The fund also helped make possible the creation of the Point Arena-Stornetta unit of the California Coastal National Monument in 2014.

“If it expires, it means lost opportunities for projects like the Jenner Headlands that protect our iconic landscapes and provide outdoor recreation for the public,” said Wendy Eliot, conservation director for the Sonoma Land Trust, which originally took title to the preserve, later transferred to The Wildlands Conservancy.

The Land and Water Conservation Fund started as a bipartisan effort to protect and enhance land and water resources, and provide widespread public access for recreational purposes in an era of growing environmental awareness and concern about public health.

Congress has the discretion to appropriate up to $900 million annually from energy exploration receipts for the fund, though it has done so only twice. Congressional appropriations have varied greatly. The total spiked to $969 million in 1998, though typically it was closer to half that much and, often, lower, according to the Congressional Research Service.

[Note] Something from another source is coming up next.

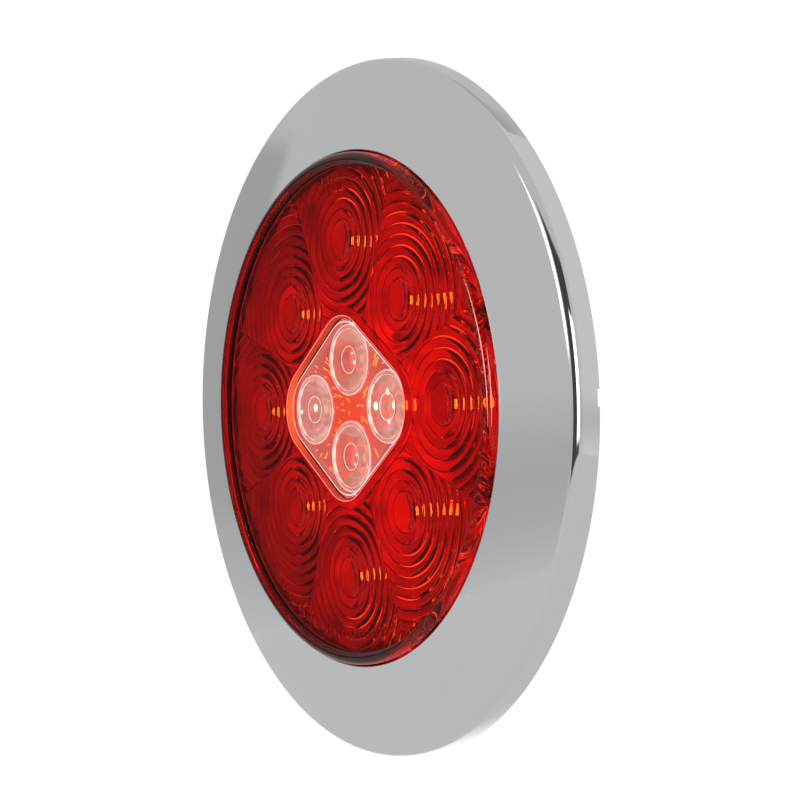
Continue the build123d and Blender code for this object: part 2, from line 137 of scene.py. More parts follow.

The fund is the principal source of money for land purchases made by four federal agencies — the Bureau of Land Management, the U.S. Forest Service, the Fish and Wildlife Service and the National Park Service. It is also a major source of funding for grants and matching grants used by state and local governments to purchase and develop recreational properties.

Initially adopted for 25 years, it was later extended for an additional 25 years, expiring in 2015. Efforts to establish a permanent fund as its sunset approached were unsuccessful, but a three-year extension to Sept. 30, 2018 was later adopted with the 2016 Consolidated Appropriations Act.

Huffman, in 2015, characterized the fund as part of a bargain with the public to use energy exploration receipts to offset potential harms. If allowed to lapse, “then quite frankly, we should shutdown offshore drilling right now, until we can get to the point where honor the deal,” he said.